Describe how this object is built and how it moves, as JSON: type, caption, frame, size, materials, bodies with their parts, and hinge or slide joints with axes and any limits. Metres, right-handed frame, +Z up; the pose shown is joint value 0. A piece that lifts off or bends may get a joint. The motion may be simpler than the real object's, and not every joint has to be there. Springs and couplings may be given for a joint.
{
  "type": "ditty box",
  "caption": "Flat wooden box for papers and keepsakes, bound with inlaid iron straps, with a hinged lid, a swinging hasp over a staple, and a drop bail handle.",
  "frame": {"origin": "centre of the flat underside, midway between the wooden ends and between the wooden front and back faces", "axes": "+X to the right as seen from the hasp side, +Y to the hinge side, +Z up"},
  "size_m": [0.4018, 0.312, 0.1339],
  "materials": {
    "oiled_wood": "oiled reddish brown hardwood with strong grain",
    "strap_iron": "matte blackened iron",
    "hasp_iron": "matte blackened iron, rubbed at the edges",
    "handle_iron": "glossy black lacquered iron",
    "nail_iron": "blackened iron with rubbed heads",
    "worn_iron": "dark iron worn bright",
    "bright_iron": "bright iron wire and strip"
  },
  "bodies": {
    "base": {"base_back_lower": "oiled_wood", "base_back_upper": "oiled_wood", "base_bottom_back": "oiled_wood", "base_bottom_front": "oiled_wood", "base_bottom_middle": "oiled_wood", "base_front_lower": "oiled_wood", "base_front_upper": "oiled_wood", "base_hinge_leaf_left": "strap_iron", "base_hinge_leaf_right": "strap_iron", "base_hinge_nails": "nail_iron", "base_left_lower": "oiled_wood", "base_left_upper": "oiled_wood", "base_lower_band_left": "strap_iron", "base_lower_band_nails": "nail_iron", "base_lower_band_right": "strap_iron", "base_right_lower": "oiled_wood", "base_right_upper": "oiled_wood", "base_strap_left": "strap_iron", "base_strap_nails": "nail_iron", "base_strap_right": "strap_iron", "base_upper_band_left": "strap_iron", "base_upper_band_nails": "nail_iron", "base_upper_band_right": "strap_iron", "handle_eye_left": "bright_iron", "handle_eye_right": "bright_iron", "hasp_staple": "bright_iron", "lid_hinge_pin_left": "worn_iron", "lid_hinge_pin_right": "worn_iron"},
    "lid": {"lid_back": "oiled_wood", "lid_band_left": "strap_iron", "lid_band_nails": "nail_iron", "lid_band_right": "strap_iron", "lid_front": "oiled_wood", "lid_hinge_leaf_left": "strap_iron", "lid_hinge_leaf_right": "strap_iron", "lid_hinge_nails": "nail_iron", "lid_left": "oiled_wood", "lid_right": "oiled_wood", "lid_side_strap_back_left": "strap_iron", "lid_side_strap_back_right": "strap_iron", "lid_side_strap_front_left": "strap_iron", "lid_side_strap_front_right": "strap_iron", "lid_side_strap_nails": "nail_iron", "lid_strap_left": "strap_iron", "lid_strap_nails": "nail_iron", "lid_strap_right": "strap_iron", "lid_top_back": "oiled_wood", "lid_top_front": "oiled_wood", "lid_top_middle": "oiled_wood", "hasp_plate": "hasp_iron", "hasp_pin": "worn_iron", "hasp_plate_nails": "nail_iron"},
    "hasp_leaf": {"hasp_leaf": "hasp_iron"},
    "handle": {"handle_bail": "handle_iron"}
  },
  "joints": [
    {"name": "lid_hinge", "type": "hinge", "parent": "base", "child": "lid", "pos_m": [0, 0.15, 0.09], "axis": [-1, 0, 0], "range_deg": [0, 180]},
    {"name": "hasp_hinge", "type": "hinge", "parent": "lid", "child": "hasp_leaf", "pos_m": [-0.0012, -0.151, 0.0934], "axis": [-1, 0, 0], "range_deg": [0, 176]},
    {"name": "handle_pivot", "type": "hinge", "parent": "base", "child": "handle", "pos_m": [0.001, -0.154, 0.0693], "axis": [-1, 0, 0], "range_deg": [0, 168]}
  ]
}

EXERCISE OBJECTIVE
Print the material verbatim, all of it.

RESPONSE
Describe how this object is built and how it moves, as JSON: type, caption, frame, size, materials, bodies with their parts, and hinge or slide joints with axes and any limits. Metres, right-handed frame, +Z up; the pose shown is joint value 0. A piece that lifts off or bends may get a joint. The motion may be simpler than the real object's, and not every joint has to be there. Springs and couplings may be given for a joint.
{
  "type": "ditty box",
  "caption": "Flat wooden box for papers and keepsakes, bound with inlaid iron straps, with a hinged lid, a swinging hasp over a staple, and a drop bail handle.",
  "frame": {"origin": "centre of the flat underside, midway between the wooden ends and between the wooden front and back faces", "axes": "+X to the right as seen from the hasp side, +Y to the hinge side, +Z up"},
  "size_m": [0.4018, 0.312, 0.1339],
  "materials": {
    "oiled_wood": "oiled reddish brown hardwood with strong grain",
    "strap_iron": "matte blackened iron",
    "hasp_iron": "matte blackened iron, rubbed at the edges",
    "handle_iron": "glossy black lacquered iron",
    "nail_iron": "blackened iron with rubbed heads",
    "worn_iron": "dark iron worn bright",
    "bright_iron": "bright iron wire and strip"
  },
  "bodies": {
    "base": {"base_back_lower": "oiled_wood", "base_back_upper": "oiled_wood", "base_bottom_back": "oiled_wood", "base_bottom_front": "oiled_wood", "base_bottom_middle": "oiled_wood", "base_front_lower": "oiled_wood", "base_front_upper": "oiled_wood", "base_hinge_leaf_left": "strap_iron", "base_hinge_leaf_right": "strap_iron", "base_hinge_nails": "nail_iron", "base_left_lower": "oiled_wood", "base_left_upper": "oiled_wood", "base_lower_band_left": "strap_iron", "base_lower_band_nails": "nail_iron", "base_lower_band_right": "strap_iron", "base_right_lower": "oiled_wood", "base_right_upper": "oiled_wood", "base_strap_left": "strap_iron", "base_strap_nails": "nail_iron", "base_strap_right": "strap_iron", "base_upper_band_left": "strap_iron", "base_upper_band_nails": "nail_iron", "base_upper_band_right": "strap_iron", "handle_eye_left": "bright_iron", "handle_eye_right": "bright_iron", "hasp_staple": "bright_iron", "lid_hinge_pin_left": "worn_iron", "lid_hinge_pin_right": "worn_iron"},
    "lid": {"lid_back": "oiled_wood", "lid_band_left": "strap_iron", "lid_band_nails": "nail_iron", "lid_band_right": "strap_iron", "lid_front": "oiled_wood", "lid_hinge_leaf_left": "strap_iron", "lid_hinge_leaf_right": "strap_iron", "lid_hinge_nails": "nail_iron", "lid_left": "oiled_wood", "lid_right": "oiled_wood", "lid_side_strap_back_left": "strap_iron", "lid_side_strap_back_right": "strap_iron", "lid_side_strap_front_left": "strap_iron", "lid_side_strap_front_right": "strap_iron", "lid_side_strap_nails": "nail_iron", "lid_strap_left": "strap_iron", "lid_strap_nails": "nail_iron", "lid_strap_right": "strap_iron", "lid_top_back": "oiled_wood", "lid_top_front": "oiled_wood", "lid_top_middle": "oiled_wood", "hasp_plate": "hasp_iron", "hasp_pin": "worn_iron", "hasp_plate_nails": "nail_iron"},
    "hasp_leaf": {"hasp_leaf": "hasp_iron"},
    "handle": {"handle_bail": "handle_iron"}
  },
  "joints": [
    {"name": "lid_hinge", "type": "hinge", "parent": "base", "child": "lid", "pos_m": [0, 0.15, 0.09], "axis": [-1, 0, 0], "range_deg": [0, 180]},
    {"name": "hasp_hinge", "type": "hinge", "parent": "lid", "child": "hasp_leaf", "pos_m": [-0.0012, -0.151, 0.0934], "axis": [-1, 0, 0], "range_deg": [0, 176]},
    {"name": "handle_pivot", "type": "hinge", "parent": "base", "child": "handle", "pos_m": [0.001, -0.154, 0.0693], "axis": [-1, 0, 0], "range_deg": [0, 168]}
  ]
}